Evaluating this at the critical points gives $D(0,0)=-9$, so $(0,0)$ is a saddle, and $D(1,1)=36-9=25$, so $(1,1)$ is either a max or min. To figure out we look at the sign of $f_{xx}$ or $f_{yy}$. Both of these are positive, so its a minimum.

To sketch the level sets, we can start with the local model of a minimum (concentric rings) at $(1,1)$ and of a saddle (an X shape) at $(0,0)$, then fill in the rest of the plot making sure no other level sets cross or close up into circles.

Drawing level sets from information about critical points.

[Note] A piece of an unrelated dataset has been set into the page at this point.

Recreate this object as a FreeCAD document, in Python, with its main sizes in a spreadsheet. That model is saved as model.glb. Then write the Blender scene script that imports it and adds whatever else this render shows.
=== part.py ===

Given this picture, we can draw the gradient by remembering its orthogonal to level sets, and points in the direction of maximum increase. Since we know that saddles go upwards along one axis and downwards along the other, knowing where the minimum is sorts out the directions of everything else:

Drawing the gradient from the level sets.

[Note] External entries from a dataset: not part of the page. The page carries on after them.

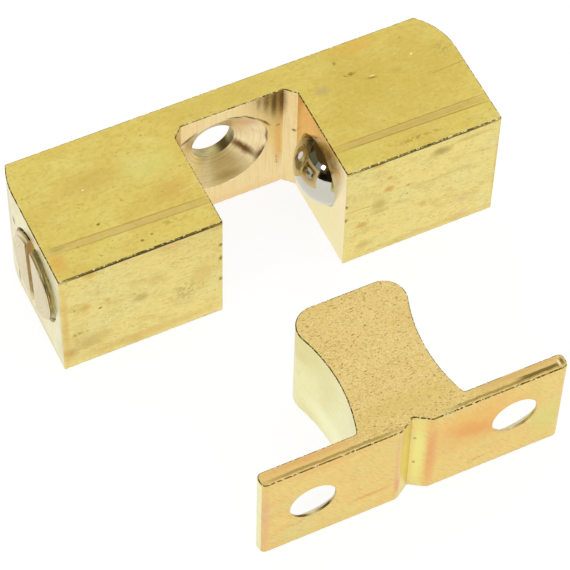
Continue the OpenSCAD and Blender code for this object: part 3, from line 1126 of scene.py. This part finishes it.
@dataclass(frozen=True)
class Arm:
    """One arm of the bar with its ball and its plug. Places along X and lengths, in mm.

    Axis leads from the arm's outer end to the slot. Travel is how far the ball goes in, and is not
    used here; slot_turn is the turn of the driver's slot away from upright, in degrees.
    """

    side: str
    axis: Axis
    end: float
    ball: float
    travel: float
    plug_face: float
    slot_turn: float
    plug_length: float = 5.2

    @property
    def inward(self) -> float:
        """1 where the slot lies towards +X, otherwise -1."""
        return float(self.axis.value[0][0])

    @property
    def plug_back(self) -> float:
        """Place of the plug's inner face, which the spring stands on."""
        return self.plug_face + self.inward * self.plug_length


LEFT = Arm("left", Axis.ALONG_X, end=END.level, ball=-10.0, travel=2.2, plug_face=-29.2,
           slot_turn=-4.0)
RIGHT = Arm("right", Axis.AGAINST_X, end=31.6, ball=12.7, travel=2.95, plug_face=32.4,
            slot_turn=25.0)


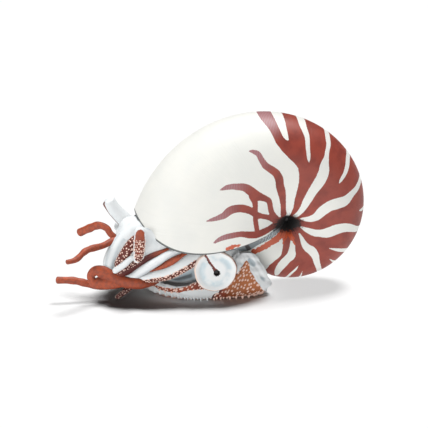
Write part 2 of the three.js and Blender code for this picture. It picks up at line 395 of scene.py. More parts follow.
# %% Flames
def stroke(turn, radius, table):
    """For each place: the largest of (half width - distance) over a stroke's short pieces, and
    how far along the stroke, from 0 to 1, that piece lies."""
    table = np.asarray(table, float)
    line = spline(table, 4 * len(table))
    bearing = np.radians(line[:, 0])
    corners = line[:, 1:2] * np.stack([np.cos(bearing), np.sin(bearing)], -1)
    x = radius * np.cos(np.radians(turn))
    z = radius * np.sin(np.radians(turn))
    best = np.full(x.shape, -99.0)
    way = np.zeros(x.shape)
    for k in range(len(line) - 1):
        at, gap = off_segment(x, z, corners[k], corners[k + 1])
        over = line[k, 2] + (line[k + 1, 2] - line[k, 2]) * at - gap
        closer = over > best
        best = np.where(closer, over, best)
        way = np.where(closer, (k + at) / (len(line) - 1), way)
    return best, way


# turn in degrees, radius, half width
FLAMES = {
    "first": [(118, 32.5, 0.1), (116, 31.8, 0.6), (113.5, 30.2, 0.9), (113, 28, 1), (112, 25.5, 1.2),
              (109, 23.5, 1.3), (105.5, 21.5, 1.4), (104, 19, 1.5), (105, 16.5, 1.5), (105, 14, 1.5),
              (106, 11, 1.2), (110, 7.5, 1), (120, 4, 1.2)],
    "second": [(149, 30.5, 0.1), (145, 29, 0.8), (142, 27.5, 1), (139, 25.5, 1.2), (136, 23.5, 1.4),
               (135, 21, 1.6), (134, 18, 1.6), (131, 16, 1.2), (128, 13.5, 1), (132, 11.5, 1),
               (139, 9.5, 1), (151, 6, 1.2)],
    "link": [(138, 19.5, 1.2), (142, 17, 1), (150, 15.3, 0.9), (161, 14, 0.9), (172, 13, 0.9),
             (181, 12.5, 0.8)],
    "third": [(171, 32, 0.1), (169, 29.5, 0.6), (167, 27.5, 0.9), (164, 25.5, 1.2), (159, 24, 1.4),
              (155, 21.5, 1.4), (153, 19, 1.4), (153, 16.5, 1.2), (155, 14, 1.1), (154, 11, 0.9),
              (153, 8.5, 1), (156, 6, 1.2), (160, 3, 1.6)],
    "fourth": [(186, 29, 0.1), (184, 27.5, 0.6), (182, 25, 0.9), (181, 22, 1), (180.5, 18.5, 1),
               (183, 15.5, 1.2), (185, 13, 1.2), (184, 10.5, 1.2), (181, 8, 1.1), (174, 5.5, 1.2),
               (168, 3, 1.4)],
}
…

High Dimensional Optimization

At a critical point, we can imagine computing the quadratic approximation there. Slices of this quadratic approximation are going to be parabolas, some of which are pointing upwards, and some of which are pointed downwards. If we have $n$ variables, then there are $n$ different slices (one for each coordinate axis). Let’s try to count these: if each of the $n$ coordinates can be an upwards or downward parabola, there are two choices for $n$ things, which means theres $2\cdot 2\cdots 2=2^n$ possibilities overall.

To get a maximum, we need all of the slices to be downwards. To be a minimum, we need all of the slices to be upwards. And anything else - any combo of upwards and downwards parabolas, is some type of saddle. Thus, the number of saddles is $2^n-2$ and the probabilities of each type are

\[P_{\max} = \frac{1}{2^n}\hspace{1cm}P_{\min} = \frac{1}{2^n}\hspace{1cm} P_{\mathrm{saddle}}=\frac{2^n-2}{2^n}\]

Even in 10 dimensions this is already pretty surprising: the chance of a random critical point being a max or min is $0.097$ percent, and the chance of it being a saddle is 99.8 percent.